After the Fullers returned to the United States in 1976 and founded Habitat for Humanity, Staton’s correspondence with Millard continued. Eventually, Staton would bring Millard to speak at churches in Central Indiana and hosted the Fullers at the home he shared with wife Shirley. (Shirley Staton passed away in 2001.) After retiring from the pulpit, the Statons even came to Americus, Georgia, to volunteer with Habitat — John in development and Shirley as a guide at the Global Village and Discovery Center.

“The more I got to know Millard and Linda during those three months with Habitat, the more I admired what they were doing,” Staton says. Though he was frustrated by the Fullers’ dismissal by Habitat, he was eager to support them in their return to grass-roots, Christian principles with The Fuller Center.

“A lot of my connections to The Fuller Center are built on top of a friendship with him,” Staton says. “I believed in his mission. What The Fuller Center is doing is based on faith. Millard built things squarely on the Gospel and on faith.

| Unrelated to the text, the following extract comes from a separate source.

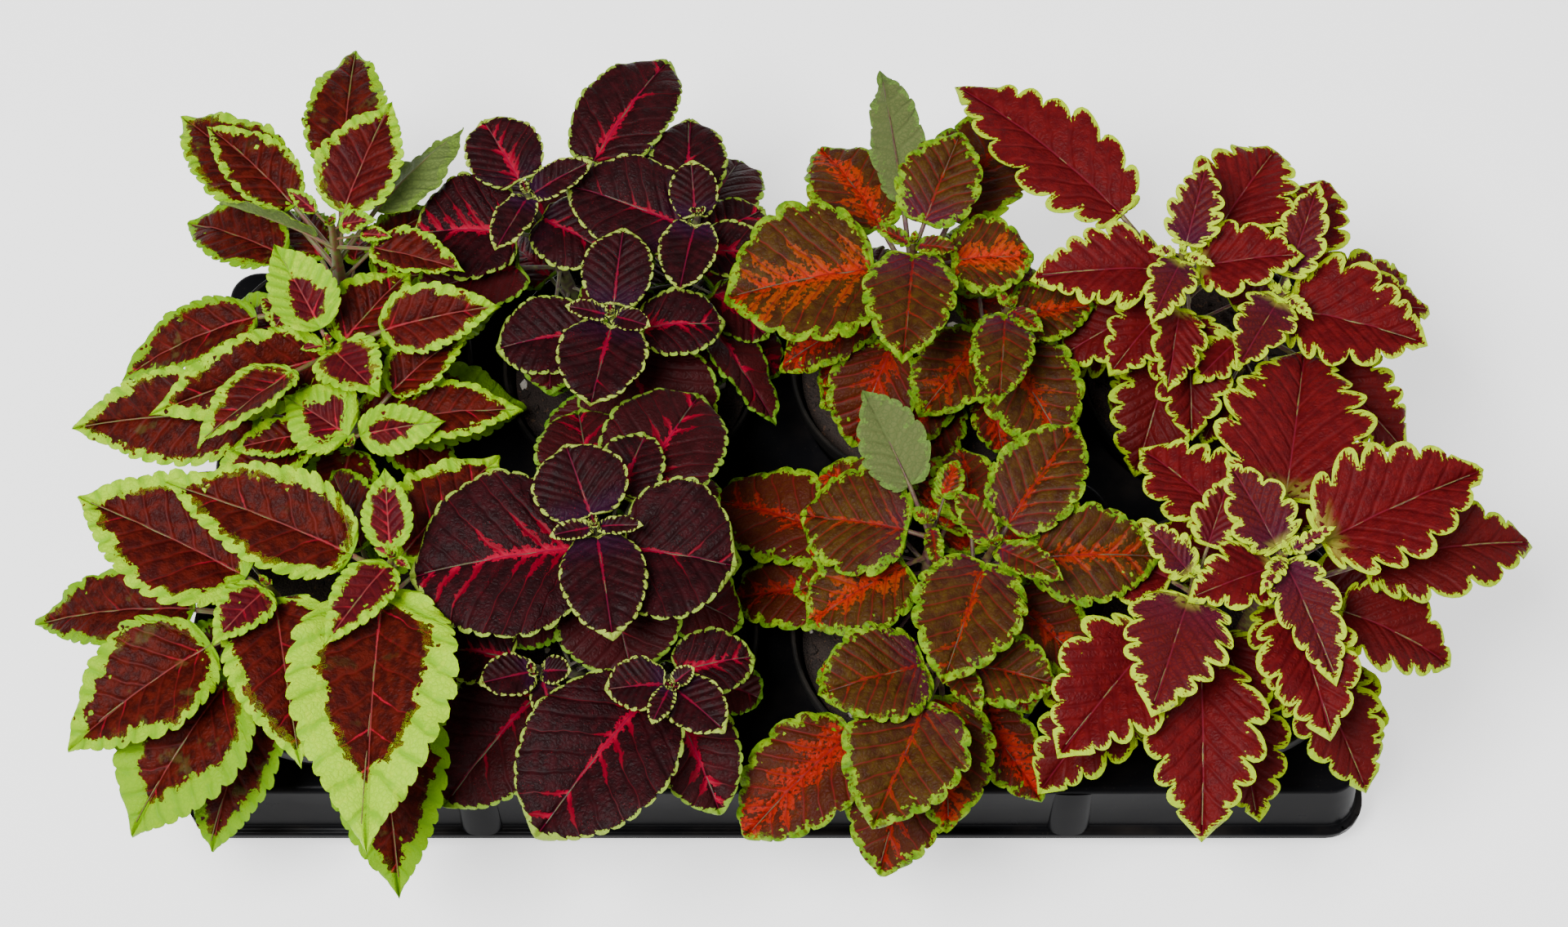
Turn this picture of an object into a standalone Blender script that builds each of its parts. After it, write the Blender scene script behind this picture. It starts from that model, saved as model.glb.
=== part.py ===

It appealed to me as a hands-on example of following Jesus.”

While spreading the Gospel through Millard’s “Theology of the Hammer” and by putting faith into action are what most appeals to him in supporting The Fuller Center, he also knows the importance of growing up in a decent home. He grew up in a solid middle-class home during the Great Depression, a home his parents purchased with a $10,000 inheritance from his great-grandmother.

“That was the only home I knew until I was out of college,” Staton says. “It’s still in good condition, although that lawn seemed to be huge when I had to mow it as a child. Now it looks like a postage stamp.

“But I have nothing but happy memories of that home,” he adds. “I fell in love as a senior in high school with a girl who lived just six blocks from me. I got to know every pebble in the street riding my bike back and forth between our two houses. I married that girl (Shirley, to whom he was married for 50 years) after college. I had a very happy childhood living in that house.”